SINOPEC has completed the development layout of the low-sulfur greener marine fuel oil supply network globally. Mr. Liu Zurong, the executive director and party secretary of SINOPEC Fuel Oil Sales Co., Ltd (Sinopec Fuel Oil), said that SINOPEC Fuel Oil is the professional business arm with expertise in the global marine fuel business of SINOPEC. A well-established business network that covers China's coastal ports has been set up. Meanwhile, the supply capacity of up to 40 major ports abroad has been developed. SINOPEC adheres to the principle of "every drop of oil counts", with strict quality control in production, making SINOPEC a quality standard leader.

Furthermore, the Great Wall lubricate oil, a sub-brand of SINOPEC, has launched auxiliary products in compliance with SINOPEC low-sulfur marine fuel oil, which has obtained the OEM certification from international marine diesel engine manufacturers.

As MRC reported before, in September 2018, China's Sinopec Corp joined a group planning to build an oil refinery in Alberta, an enterprise that would strengthen demand for the Canadian province's heavily discounted crude. Thus, Sinopec, along with an Alberta indigenous group, China State Construction Engineering Corp and Alberta management company Teedrum, plan to build a refinery to process 167,000 barrels per day of crude into gasoline and other products. The SinoCan Global refinery would cost CD8.5 billion, with a financing plan still to be worked out.

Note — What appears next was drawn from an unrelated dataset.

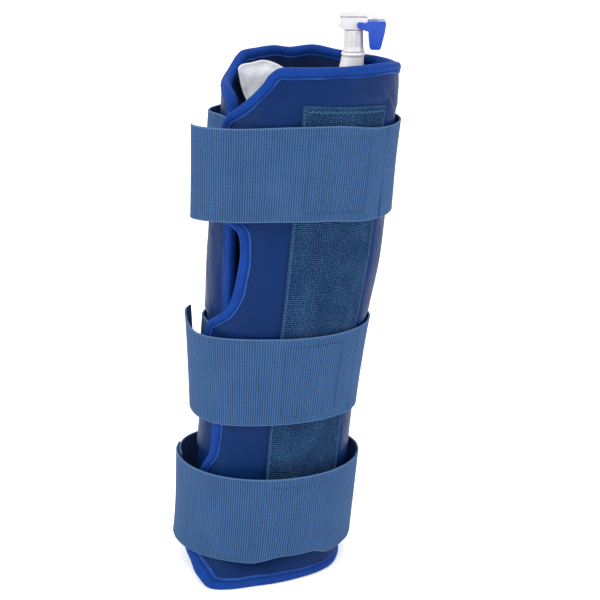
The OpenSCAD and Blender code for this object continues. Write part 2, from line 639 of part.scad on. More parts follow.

Sinopec Corp. is one of the largest scale integrated energy and chemical company with upstream, midstream and downstream operations. Its principal business includes: exploring, developing, producing and trading crude oil and natural gas; producing, storing, transporting and distributing and marketing petroleum products, petrochemical products, synthetic fiber, fertilizer and other chemical products. Its refining capacity and ethylene capacity rank No.2 and No.4 globally. Sinopec listed in Hong Kong, New York, London and Shanghai in August 2001. Sinopec Group, the parent company of Sinopec Corp., is ranked the 5th in Fortune Global 500 in 2012.